After accepting a bet to kiss her classmate Beak, Angel grows close to him, and they begin to see each other romantically and sexually. Angel, Beak, and the other Special Class students are part of another confrontation with the U-Men, deep in the woods on the Xavier Mansion grounds. Angel is the only one to see Xorn brutally murder the U-Men. He convinces her to keep the events secret by bribing her with candy.

Emma and Angel's relationship deepens after Emma and the Stepford Cuckoos come to differences. During a shopping spree, Angel tries to tell a distracted Emma that she is pregnant. Angel and Beak's efforts are recognized in an awards ceremony held by the institute. The two sneak outside, not realizing they had any chance of winning, and Angel reveals to Beak she is pregnant, fearing that Emma will have them expelled. Due to her insect-like physiology, her pregnancy rate is accelerated and she gives birth via eggs. Angel later kills Emma Frost under the mind control of Esme, but is soon acquitted and Emma is revived.
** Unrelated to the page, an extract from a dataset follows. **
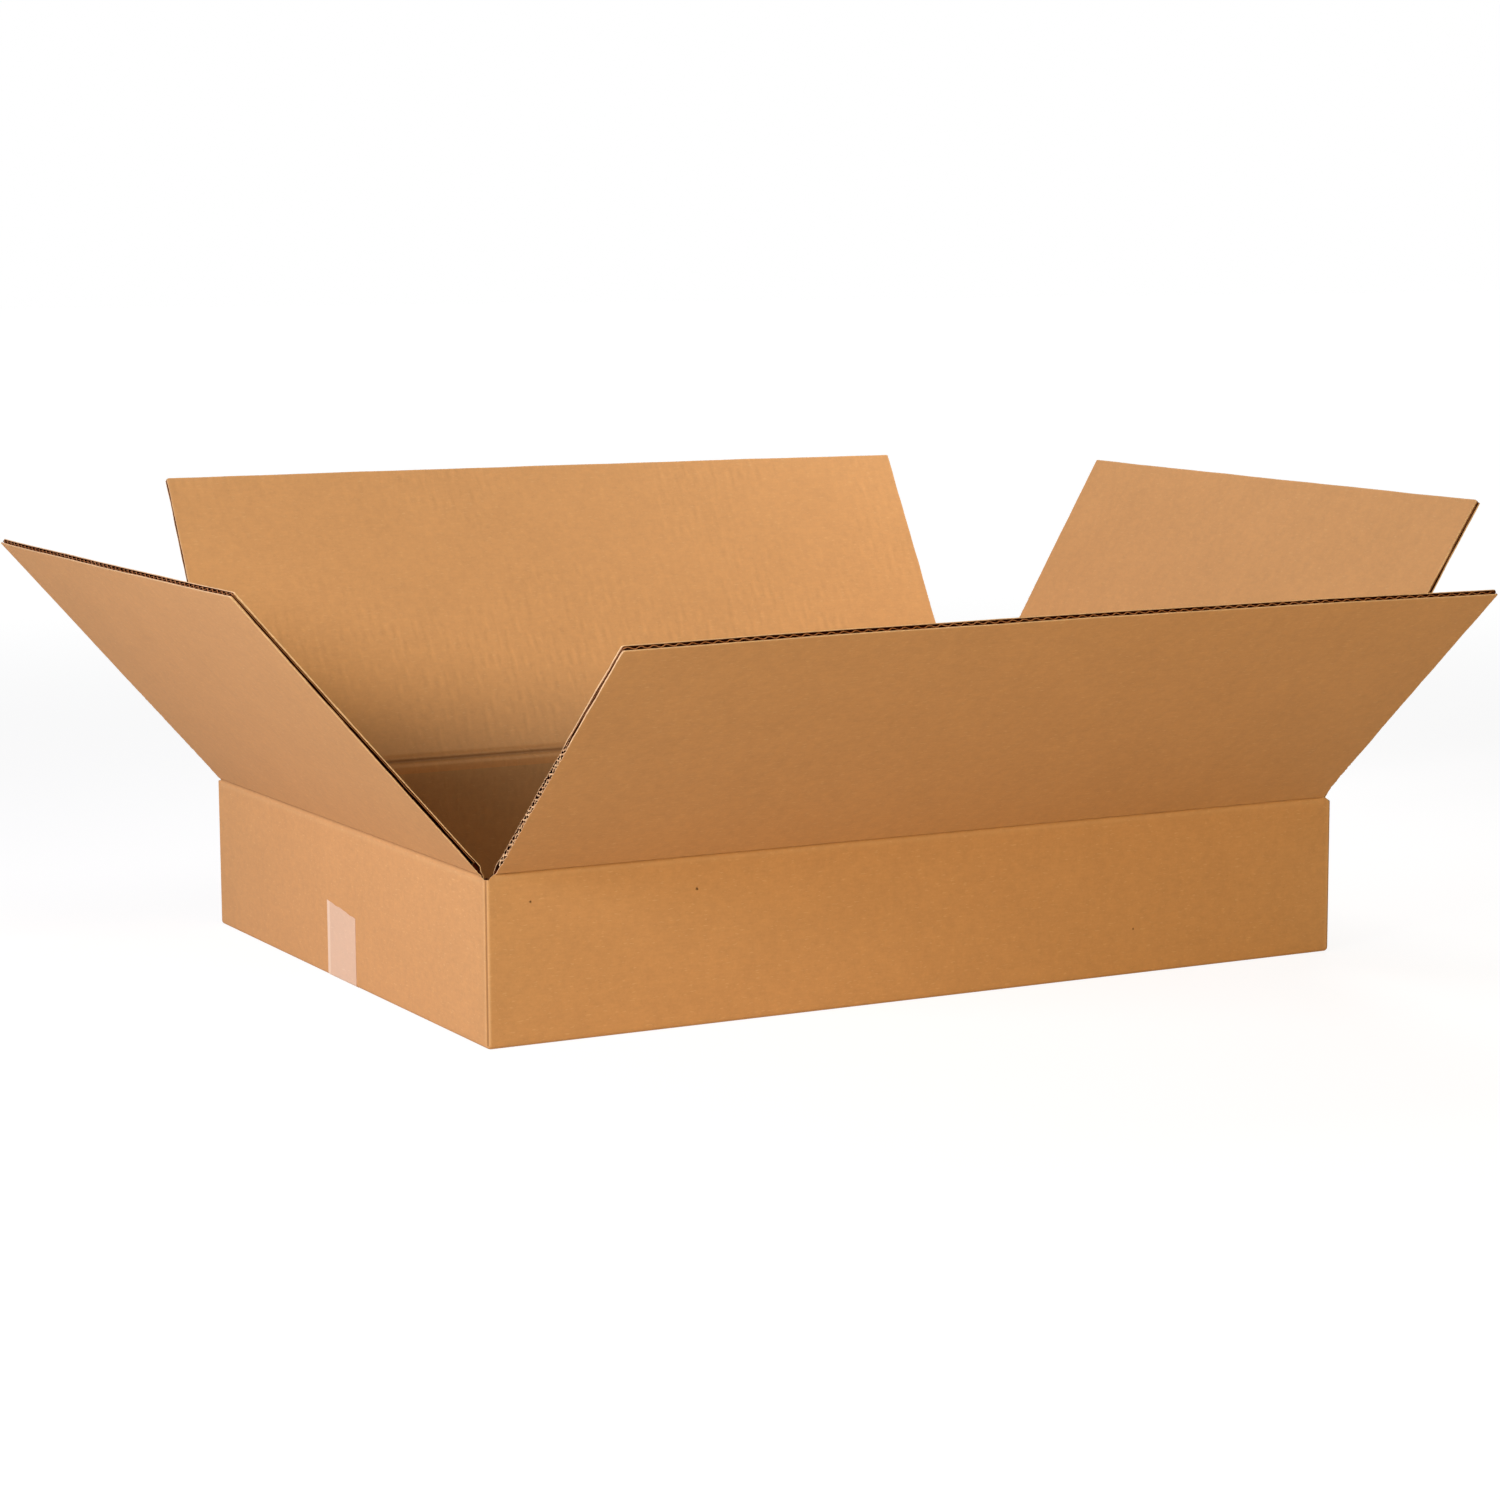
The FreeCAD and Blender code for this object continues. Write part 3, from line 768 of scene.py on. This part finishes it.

===Xorn's Brotherhood and later===
Shortly afterwards, Xorn, instructor of the Special Class, apparently reveals himself to be the mutant terrorist Magneto (his true identity is later revised). He has been responsible for corrupting Esme, and he has been teaching the class pro-Magneto propaganda under the guise of Xorn all along.

Angel is convinced to serve as a member of his latest incarnation of the Brotherhood of Mutants. The school is demolished and conquered. Manhattan itself is taken over by Magneto. Angel and her children come along as part of the Brotherhood. Beak rebels early on, not wanting to see captured humans killed. Beak is seemingly killed for his efforts, dropped from a levitating car. He survives and joins with the X-Men. Angel herself feels the need to rebel when Magneto threatens her classmate Martha. Beak leads the X-Men back to Magneto's stronghold, using the key nobody had bothered to take from him before he was attacked. Magneto/Xorn is swiftly defeated and decapitated by Wolverine.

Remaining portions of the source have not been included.